I’m doing a series of blog entries on being a great boss. The series will include management tips that are fundamental for the success of new managers starting out and more seasoned managers that are always working to improve their skills.
The first topic in this series is about measuring your professional success by your worst employees. You are probably thinking that the measure of success would be based on your best employees and top performers. Here is a break out of why I feel that shouldn’t be your measure of success:
- Not living up to their potential
- You see their potential but you haven’t found the right way to manage/coach them into seeing it for themselves
- The worst employee(s) work effort is hurting your ability to achieve your goals and results
- If your top performers cannot make up for the worst performers inability to deliver your success will be effected
- Keeping your worst employees around demonstrates your acceptable level of tolerance of performance
The last point is critical. What you expect from people is often what you get. By accepting this lower level of performance you may cause your top performers to become demotivated and it also causes them undue stress and frustration as they have pick up the slack. If you aren’t careful your other staff may strive to lower themselves to this level.
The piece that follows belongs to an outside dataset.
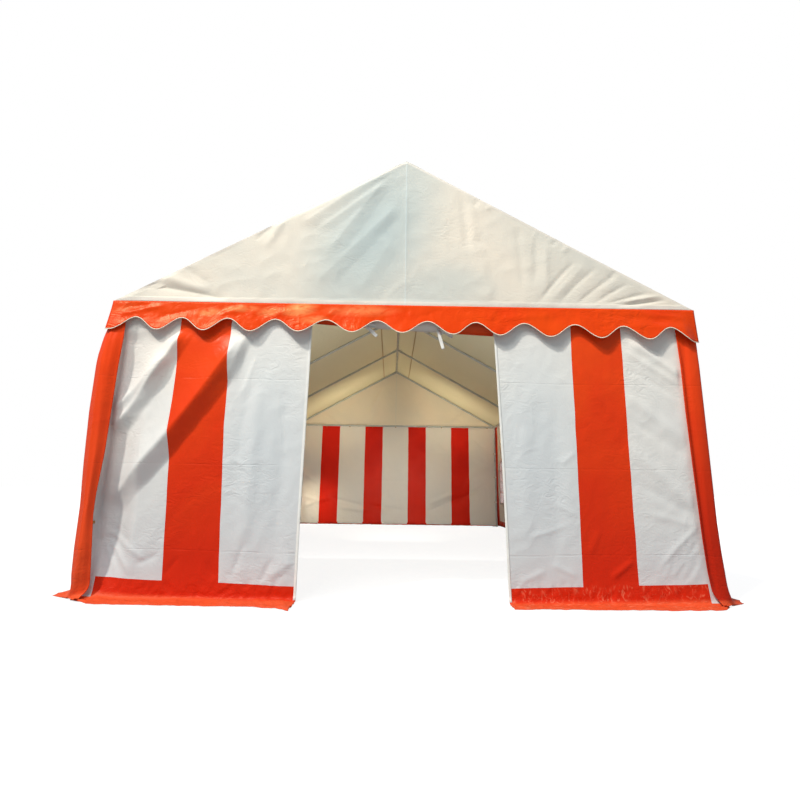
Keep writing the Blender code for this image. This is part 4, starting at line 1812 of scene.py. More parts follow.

- During the hiring process you should
- Select the candidate that is smarter than you
- Select someone with a proven track record of success in the areas critical to the role
- Select someone who will complement the strengths and weaknesses of your current team
- Select someone that will help you take your team to the next level
- Top performers typically already have a high level of ability to do the job
- Great employees are naturally driven to achieve success in their career
Think about yourself when evaluating your top performers. You were more than likely hired because of your past successes, skills and knowledge, the list is endless. Also, your own ability to do the job as well as how driven you are to achieve success. That comes from inside of you and is not always a reflection of your boss.
Sure when you started out in your career you probably had bosses that helped guide you down the path of success but it started with your internal drive. My favorite saying is “you can’t make anyone anything”. They have to want it, they have to be committed and they have to put in the effort.
Management tip: you should regularly review the bottom 10 percent of your staff. When reviewing their performance consider the following:
- Are they coachable in the areas they are lacking
- Do they lack commitment to the job
- Do their behaviors foster an environment of high-energy to acheive results
- Do they work cooperatively and professionally with the other team members
Obviously points 1,3 and 4 are something you can manage and coach an employee towards improving. Point number 2 however is not something you can fix. If you identify point number 2 in your list of gaps the employee has you either should either release them or suspend them. If you choose the latter I suggest you have a conversation with them about their level of commitment and give them some time off to think about how they may be able to better demonstrate their desire to achieve success on your team.
There are endless ways to being a successful manager. In my opinion measuring your success based on your worst performers should be at the top or very high up on your list.